***** DATA SECTION
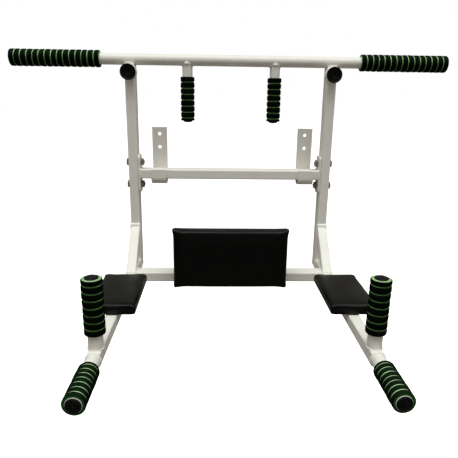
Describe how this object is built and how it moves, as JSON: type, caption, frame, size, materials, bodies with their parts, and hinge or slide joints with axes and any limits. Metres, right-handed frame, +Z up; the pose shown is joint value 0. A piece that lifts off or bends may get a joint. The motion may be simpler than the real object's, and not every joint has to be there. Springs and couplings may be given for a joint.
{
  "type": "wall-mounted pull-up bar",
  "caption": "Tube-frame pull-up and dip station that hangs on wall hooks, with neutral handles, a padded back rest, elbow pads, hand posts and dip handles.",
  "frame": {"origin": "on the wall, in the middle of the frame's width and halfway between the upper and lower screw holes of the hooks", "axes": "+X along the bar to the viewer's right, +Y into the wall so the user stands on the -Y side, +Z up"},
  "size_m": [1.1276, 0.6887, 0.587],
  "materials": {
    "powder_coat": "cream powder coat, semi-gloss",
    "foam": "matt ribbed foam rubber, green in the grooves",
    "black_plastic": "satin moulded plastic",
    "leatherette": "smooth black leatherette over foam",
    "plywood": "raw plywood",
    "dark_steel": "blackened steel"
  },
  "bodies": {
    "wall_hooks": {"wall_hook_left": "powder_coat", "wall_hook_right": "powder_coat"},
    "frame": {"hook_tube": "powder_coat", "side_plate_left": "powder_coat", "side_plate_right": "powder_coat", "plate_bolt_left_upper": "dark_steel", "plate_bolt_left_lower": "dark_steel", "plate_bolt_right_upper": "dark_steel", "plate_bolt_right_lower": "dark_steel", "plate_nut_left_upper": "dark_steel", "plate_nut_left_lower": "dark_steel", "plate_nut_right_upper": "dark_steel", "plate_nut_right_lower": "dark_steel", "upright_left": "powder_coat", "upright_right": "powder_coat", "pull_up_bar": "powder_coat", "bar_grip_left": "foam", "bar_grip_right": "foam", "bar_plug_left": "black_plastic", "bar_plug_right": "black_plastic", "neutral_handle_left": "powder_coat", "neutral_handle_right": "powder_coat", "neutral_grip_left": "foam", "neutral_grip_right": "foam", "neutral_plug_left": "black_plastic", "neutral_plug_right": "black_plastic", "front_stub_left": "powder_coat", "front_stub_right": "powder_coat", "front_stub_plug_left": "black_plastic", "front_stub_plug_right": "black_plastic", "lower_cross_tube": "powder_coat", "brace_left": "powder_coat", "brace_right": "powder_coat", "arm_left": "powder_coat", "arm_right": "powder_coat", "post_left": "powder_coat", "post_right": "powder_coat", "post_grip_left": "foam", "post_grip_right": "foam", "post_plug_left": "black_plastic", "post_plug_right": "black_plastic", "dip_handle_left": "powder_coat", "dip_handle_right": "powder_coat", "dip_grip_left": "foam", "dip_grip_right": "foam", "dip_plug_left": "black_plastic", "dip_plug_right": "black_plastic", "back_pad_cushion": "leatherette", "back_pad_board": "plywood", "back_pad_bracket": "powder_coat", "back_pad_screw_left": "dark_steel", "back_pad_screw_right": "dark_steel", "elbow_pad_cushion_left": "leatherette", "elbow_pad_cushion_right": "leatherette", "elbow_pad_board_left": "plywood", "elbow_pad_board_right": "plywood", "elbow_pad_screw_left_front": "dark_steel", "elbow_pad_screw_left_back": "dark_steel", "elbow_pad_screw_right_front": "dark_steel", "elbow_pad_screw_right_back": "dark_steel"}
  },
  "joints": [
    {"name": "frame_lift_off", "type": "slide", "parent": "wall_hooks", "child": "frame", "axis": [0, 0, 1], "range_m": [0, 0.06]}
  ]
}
**********
**WRITTEN EXERCISE:** Copy out the material above in its entirety. Every detail must match.

**EXERCISE OUTPUT:**
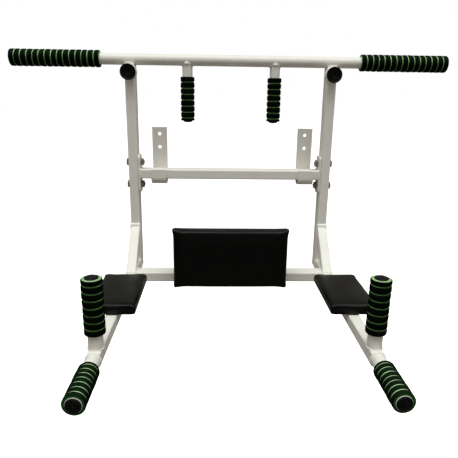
Describe how this object is built and how it moves, as JSON: type, caption, frame, size, materials, bodies with their parts, and hinge or slide joints with axes and any limits. Metres, right-handed frame, +Z up; the pose shown is joint value 0. A piece that lifts off or bends may get a joint. The motion may be simpler than the real object's, and not every joint has to be there. Springs and couplings may be given for a joint.
{
  "type": "wall-mounted pull-up bar",
  "caption": "Tube-frame pull-up and dip station that hangs on wall hooks, with neutral handles, a padded back rest, elbow pads, hand posts and dip handles.",
  "frame": {"origin": "on the wall, in the middle of the frame's width and halfway between the upper and lower screw holes of the hooks", "axes": "+X along the bar to the viewer's right, +Y into the wall so the user stands on the -Y side, +Z up"},
  "size_m": [1.1276, 0.6887, 0.587],
  "materials": {
    "powder_coat": "cream powder coat, semi-gloss",
    "foam": "matt ribbed foam rubber, green in the grooves",
    "black_plastic": "satin moulded plastic",
    "leatherette": "smooth black leatherette over foam",
    "plywood": "raw plywood",
    "dark_steel": "blackened steel"
  },
  "bodies": {
    "wall_hooks": {"wall_hook_left": "powder_coat", "wall_hook_right": "powder_coat"},
    "frame": {"hook_tube": "powder_coat", "side_plate_left": "powder_coat", "side_plate_right": "powder_coat", "plate_bolt_left_upper": "dark_steel", "plate_bolt_left_lower": "dark_steel", "plate_bolt_right_upper": "dark_steel", "plate_bolt_right_lower": "dark_steel", "plate_nut_left_upper": "dark_steel", "plate_nut_left_lower": "dark_steel", "plate_nut_right_upper": "dark_steel", "plate_nut_right_lower": "dark_steel", "upright_left": "powder_coat", "upright_right": "powder_coat", "pull_up_bar": "powder_coat", "bar_grip_left": "foam", "bar_grip_right": "foam", "bar_plug_left": "black_plastic", "bar_plug_right": "black_plastic", "neutral_handle_left": "powder_coat", "neutral_handle_right": "powder_coat", "neutral_grip_left": "foam", "neutral_grip_right": "foam", "neutral_plug_left": "black_plastic", "neutral_plug_right": "black_plastic", "front_stub_left": "powder_coat", "front_stub_right": "powder_coat", "front_stub_plug_left": "black_plastic", "front_stub_plug_right": "black_plastic", "lower_cross_tube": "powder_coat", "brace_left": "powder_coat", "brace_right": "powder_coat", "arm_left": "powder_coat", "arm_right": "powder_coat", "post_left": "powder_coat", "post_right": "powder_coat", "post_grip_left": "foam", "post_grip_right": "foam", "post_plug_left": "black_plastic", "post_plug_right": "black_plastic", "dip_handle_left": "powder_coat", "dip_handle_right": "powder_coat", "dip_grip_left": "foam", "dip_grip_right": "foam", "dip_plug_left": "black_plastic", "dip_plug_right": "black_plastic", "back_pad_cushion": "leatherette", "back_pad_board": "plywood", "back_pad_bracket": "powder_coat", "back_pad_screw_left": "dark_steel", "back_pad_screw_right": "dark_steel", "elbow_pad_cushion_left": "leatherette", "elbow_pad_cushion_right": "leatherette", "elbow_pad_board_left": "plywood", "elbow_pad_board_right": "plywood", "elbow_pad_screw_left_front": "dark_steel", "elbow_pad_screw_left_back": "dark_steel", "elbow_pad_screw_right_front": "dark_steel", "elbow_pad_screw_right_back": "dark_steel"}
  },
  "joints": [
    {"name": "frame_lift_off", "type": "slide", "parent": "wall_hooks", "child": "frame", "axis": [0, 0, 1], "range_m": [0, 0.06]}
  ]
}